本稿では、文書・データ保管倉庫業界におけるM&Aについて、業界の特徴や背景、具体的なプロセスや留意点などを多角的に解説してまいりました。以下に本稿のポイントを簡単にまとめます。

  1. 業界の特徴
    文書・データ保管倉庫業は長期的な安定収益が見込める一方で、設備投資やセキュリティ対策の負担が大きく、企業間格差が生まれやすい傾向にあります。また、ペーパーレス化とデータ量増加の両面から、紙媒体と電子データを合わせて管理するハイブリッドサービスへのシフトが進んでいます。
  2. M&A活発化の背景
    競争環境の激化や、拠点網拡充による災害リスク分散、大手企業による付加価値サービス展開などが、M&Aを後押ししています。
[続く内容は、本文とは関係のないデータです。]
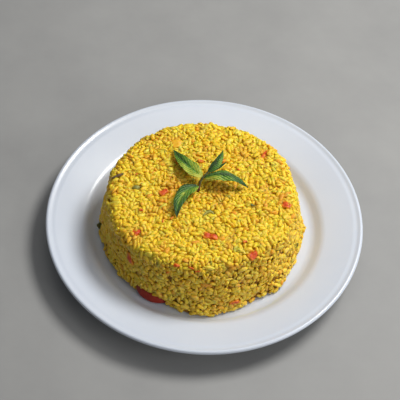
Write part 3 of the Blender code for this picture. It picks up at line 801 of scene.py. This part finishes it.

スピード感を持った事業拡大を実現するためにも、M&Aは重要な経営戦略の一つとなっています。
  3. M&Aプロセス
    一般的なM&Aの流れ(戦略策定・ターゲット探索・DD・価格交渉・クロージング・PMI)は文書・データ保管倉庫業でも同様ですが、セキュリティや施設の安全性、長期契約の継続性など、業界特有の要素をより慎重にチェックする必要があります。
  4. 買収側・売却側の視点
    買収側はシナジーの獲得やサービス多角化を、売却側は事業承継や設備投資負担の軽減などを主な目的としてM&Aを検討します。いずれの場合も、企業価値を正しく把握し、ポストM&Aでの展開を明確化することが重要です。
  5. ポストM&A統合(PMI)の重要性
    M&Aの成否はPMIにかかっているといっても過言ではありません。組織文化の融合やシステム統合を円滑に進め、早期にシナジーを具現化するためには、経営トップのリーダーシップと従業員コミュニケーションが欠かせません。
  6. 経営・法務・税務面の留意点
    大規模設備とデータ管理を扱うため、許認可や法的義務の遵守、設備投資コストなど多岐にわたる事項を考慮しなければなりません。デューデリジェンスを通じてリスクを十分に洗い出し、最適なスキームで実施することが望ましいです。

文書・データ保管倉庫業界は、引き続き情報化社会の発展や法規制の整備に伴って需要のある領域であり、またDXの潮流により新たなビジネス機会が生まれる可能性を秘めています。その中でM&Aを上手く活用し、企業同士がサービスやノウハウを掛け合わせて新しい価値を創造することは大いに期待されるところです。一方で、M&Aにはリスクや課題も多いことから、戦略の策定からPMIに至るまで慎重かつ計画的に進めることが成功のカギとなります。

以上、文書・データ保管倉庫業界におけるM&Aについて、包括的に解説いたしました。業界の動向や事業特性を踏まえた上で、今後もさらなる統合や提携が進むことが予想されます。企業や投資家にとっては、しっかりとした知見と準備をもとに、この動きを上手に捉えていくことが重要となってまいります。